ルール1:現世に写真が飾ってあれば、年に一度の死者の日に現世に行くことができる(現世の人間から死者の姿は見えない)
ルール2:現世で死者を記憶する人が居なくなると、死者の世界で死ぬ(姿が消える)

この2つを巧みに使うことによって、リメンバーミーは感動の物語に仕上がっている。現世で存在を忘れると、死者の世界でも死ぬ。死者は二度死ぬ。ルール1で序盤は展開するのだが、ルール2が感動を増幅させるポイントである。

死者の世界と生者の世界を行き来する感動の物語といえば、「ゴースト/ニューヨークの幻」が真っ先に頭に浮かぶ。

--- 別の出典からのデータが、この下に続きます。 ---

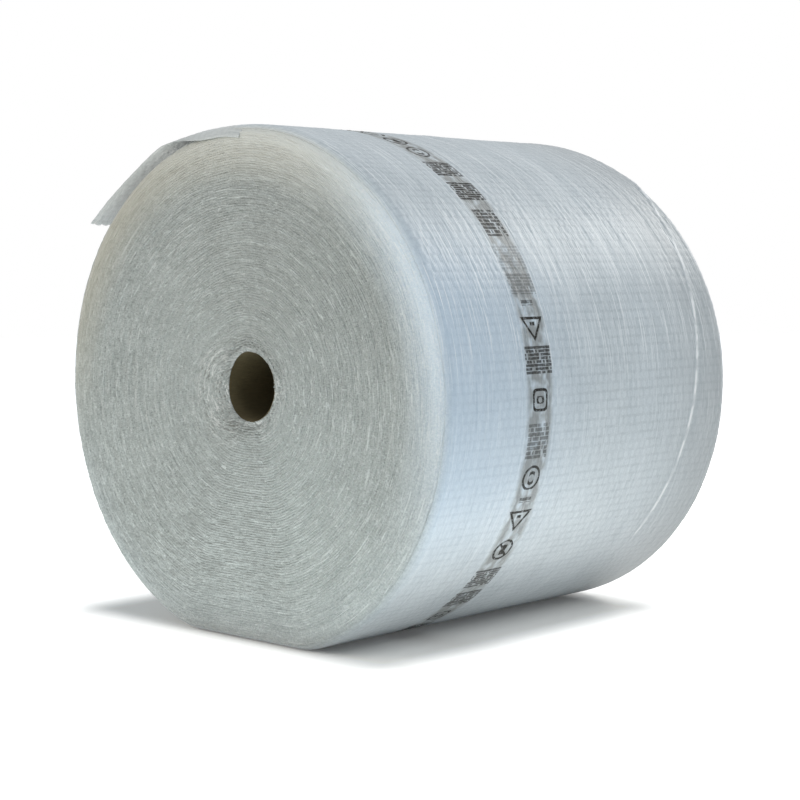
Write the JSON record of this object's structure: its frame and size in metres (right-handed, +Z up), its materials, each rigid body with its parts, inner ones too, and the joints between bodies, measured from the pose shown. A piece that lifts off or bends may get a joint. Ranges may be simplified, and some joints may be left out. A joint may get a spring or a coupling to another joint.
{
  "type": "bubble wrap roll",
  "caption": "Large soft roll of clear bubble film wound on a cardboard core, lying on its side with a small flat spot and a loose outer end.",
  "frame": {"origin": "on the floor, under the middle of the roll's flat spot", "axes": "+Z up, Y along the roll's axis with the end that shows the loose end on the left at -Y, +X to that end's right"},
  "size_m": [0.61, 0.5, 0.5656],
  "materials": {
    "bubble_film": "translucent clear polyethylene film with small air bubbles, milky white in depth",
    "cardboard": "plain brown spiral-wound board, matt and fibrous"
  },
  "bodies": {
    "root": {"core_tube": "cardboard", "bubble_wrap": "bubble_film"}
  },
  "joints": []
}
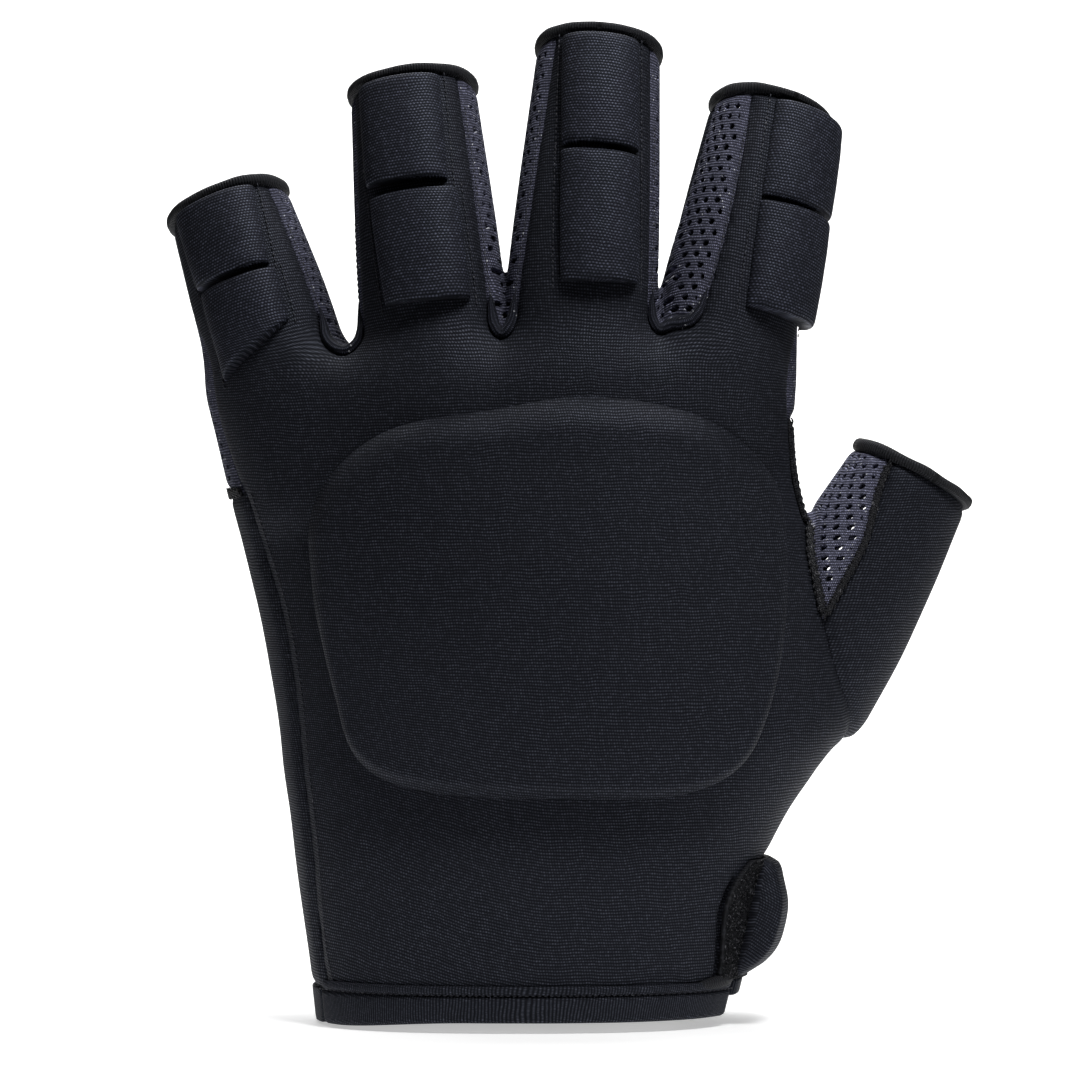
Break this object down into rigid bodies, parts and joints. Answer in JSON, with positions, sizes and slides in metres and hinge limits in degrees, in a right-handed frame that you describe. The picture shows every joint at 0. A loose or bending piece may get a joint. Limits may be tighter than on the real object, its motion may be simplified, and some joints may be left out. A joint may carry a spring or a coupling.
{
  "type": "field hockey glove",
  "caption": "Left-hand field hockey glove with open finger ends, padded knuckles, mesh finger strips and a cuff with a wrist strap.",
  "frame": {"origin": "middle of the wrist opening, on the plane of the cuff's lower edge", "axes": "+Z from the cuff towards the fingers, +X towards the thumb, -Y out of the back of the hand"},
  "size_m": [0.1487, 0.0542, 0.1811],
  "materials": {
    "knit_neoprene": "matte knit face",
    "guard_knit": "smooth knit face with a soft sheen",
    "perforated_mesh": "matte perforated mesh",
    "palm_mesh": "matte napped face",
    "elastic_tape": "ribbed elastic",
    "loop_pile": "fuzzy loop pile"
  },
  "bodies": {
    "root": {"back_panel": "knit_neoprene", "side_panel": "knit_neoprene", "palm_panel": "palm_mesh", "strip_little_outer": "perforated_mesh", "strip_little_ring": "perforated_mesh", "strip_ring_middle": "perforated_mesh", "strip_middle_index": "perforated_mesh", "strip_index_outer": "perforated_mesh", "thumb_back": "knit_neoprene", "thumb_mesh": "perforated_mesh", "web_little_ring": "elastic_tape", "web_ring_middle": "elastic_tape", "web_middle_index": "elastic_tape", "binding_little": "elastic_tape", "binding_ring": "elastic_tape", "binding_middle": "elastic_tape", "binding_index": "elastic_tape", "binding_thumb": "elastic_tape", "guard_little_tip": "guard_knit", "guard_little_base": "guard_knit", "guard_ring_tip": "guard_knit", "guard_ring_base": "guard_knit", "guard_middle_tip": "guard_knit", "guard_middle_base": "guard_knit", "guard_index_tip": "guard_knit", "guard_index_base": "guard_knit", "back_pad": "knit_neoprene", "hem_back": "knit_neoprene", "hem_palm": "knit_neoprene", "loop_patch": "loop_pile", "wrist_strap": "knit_neoprene"}
  },
  "joints": []
}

「ゴースト」では愛する恋人と喧嘩をした矢先に、彼氏(パトリック・スウェイジ)が暴漢に襲われて死んでしまう。死者の世界から現世の恋人(デミムーア)に対して自分を殺した相手を伝えるとともに、伝えられなかった最後の愛のメッセージを伝えるというラブストーリーである。
リメンバーミーもゴースト同様に愛する家族と喧嘩した主人公が死者の世界に迷い込むのだが、ここからの流れが多層的に展開されるところがディズニーピクサーの凄みである。


生とは何か?死とは何か?

ディズニーピクサーは本作を通して、大切な人を忘れないでいて欲しいという強いメッセージを大衆に届けるとともに、生涯感動を生み出し続けた「ウォルト・ディズニー」の意思を引き継いでいるというメッセージも発信している。

また、本作では誰にも愛されないで家族に写真を飾ってもらえないで現世に帰れない男(ルール1の象徴)と記憶から消し去られて死者の世界から消える男(ルール2の象徴)が出てくる。これは死者の世界の話ではあるが人ごとではない。

なぜなら、私たちは誰しも死者の世界に行く運命なのだから。